[DATA BLOCK]:
● ● ● ●

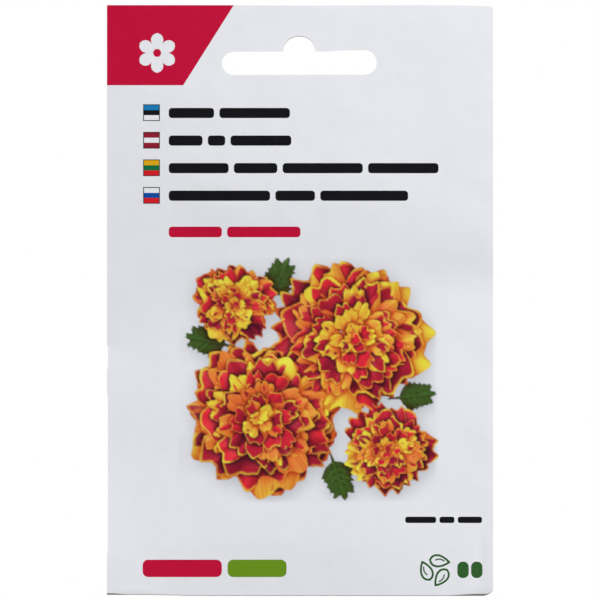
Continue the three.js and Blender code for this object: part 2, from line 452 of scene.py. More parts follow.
def slot_outline(arch_lift):
    """The hang slot: round-ended, with an arch over its middle, whose top is raised by arch_lift."""
    top = SLOT_DROP - SLOT_HALF_HEIGHT
    bottom = SLOT_DROP + SLOT_HALF_HEIGHT
    reach = SLOT_HALF_LENGTH - SLOT_HALF_HEIGHT
    lean = math.degrees(math.asin((ARCH_DROP - top) / ARCH_RADIUS))
    foot = ARCH_RADIUS * math.cos(math.radians(lean))
    loop = []
    for x, drop in arc((0, 0), 1, -180 + lean, -lean, ARC_STEP / ARCH_RADIUS):
        power = ARCH_SQUARENESS
        out = ARCH_RADIUS / (abs(x) ** power + abs(drop) ** power) ** (1 / power)
        loop.append((x * out, ARCH_DROP + drop * out))
    loop += [(x, top) for x in stations(foot, reach)[1:]]
    loop += arc((reach, SLOT_DROP), SLOT_HALF_HEIGHT, -90, 90)
    loop += [(x, bottom) for x in stations(reach, -reach)[1:]]
    loop += arc((-reach, SLOT_DROP), SLOT_HALF_HEIGHT, 90, 270)
    loop += [(x, top) for x in stations(-reach, -foot)[1:]]
    askew = []
    for x, drop in loop:
        upper = float(smooth(SLOT_DROP + 1, top, drop))
        rise = SLOT_RIGHT_RISE * float(smooth(*SLOT_RISE_STRETCH, x))
        lowered = SLOT_SHIFT[1] + upper * (SLOT_PINCH - rise)
        raised = arch_lift * float(smooth(top, top - ARCH_LIFT_SOFTNESS, drop))
        x = SLOT_STRETCH * x + SLOT_SHIFT[0]
        askew.append((x, drop + lowered - raised + x * math.tan(math.radians(SLOT_TILT))))
    return askew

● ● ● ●

[GOAL]: Give the listing again, word for word.

[EXERCISE OUTPUT]:
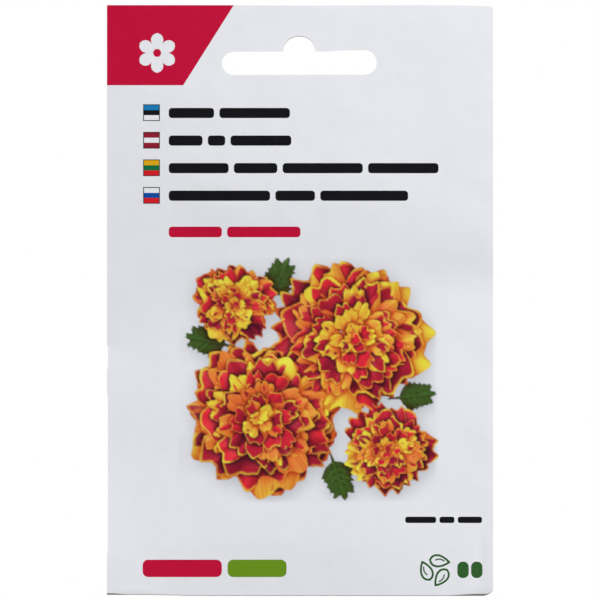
Continue the three.js and Blender code for this object: part 2, from line 452 of scene.py. More parts follow.
def slot_outline(arch_lift):
    """The hang slot: round-ended, with an arch over its middle, whose top is raised by arch_lift."""
    top = SLOT_DROP - SLOT_HALF_HEIGHT
    bottom = SLOT_DROP + SLOT_HALF_HEIGHT
    reach = SLOT_HALF_LENGTH - SLOT_HALF_HEIGHT
    lean = math.degrees(math.asin((ARCH_DROP - top) / ARCH_RADIUS))
    foot = ARCH_RADIUS * math.cos(math.radians(lean))
    loop = []
    for x, drop in arc((0, 0), 1, -180 + lean, -lean, ARC_STEP / ARCH_RADIUS):
        power = ARCH_SQUARENESS
        out = ARCH_RADIUS / (abs(x) ** power + abs(drop) ** power) ** (1 / power)
        loop.append((x * out, ARCH_DROP + drop * out))
    loop += [(x, top) for x in stations(foot, reach)[1:]]
    loop += arc((reach, SLOT_DROP), SLOT_HALF_HEIGHT, -90, 90)
    loop += [(x, bottom) for x in stations(reach, -reach)[1:]]
    loop += arc((-reach, SLOT_DROP), SLOT_HALF_HEIGHT, 90, 270)
    loop += [(x, top) for x in stations(-reach, -foot)[1:]]
    askew = []
    for x, drop in loop:
        upper = float(smooth(SLOT_DROP + 1, top, drop))
        rise = SLOT_RIGHT_RISE * float(smooth(*SLOT_RISE_STRETCH, x))
        lowered = SLOT_SHIFT[1] + upper * (SLOT_PINCH - rise)
        raised = arch_lift * float(smooth(top, top - ARCH_LIFT_SOFTNESS, drop))
        x = SLOT_STRETCH * x + SLOT_SHIFT[0]
        askew.append((x, drop + lowered - raised + x * math.tan(math.radians(SLOT_TILT))))
    return askew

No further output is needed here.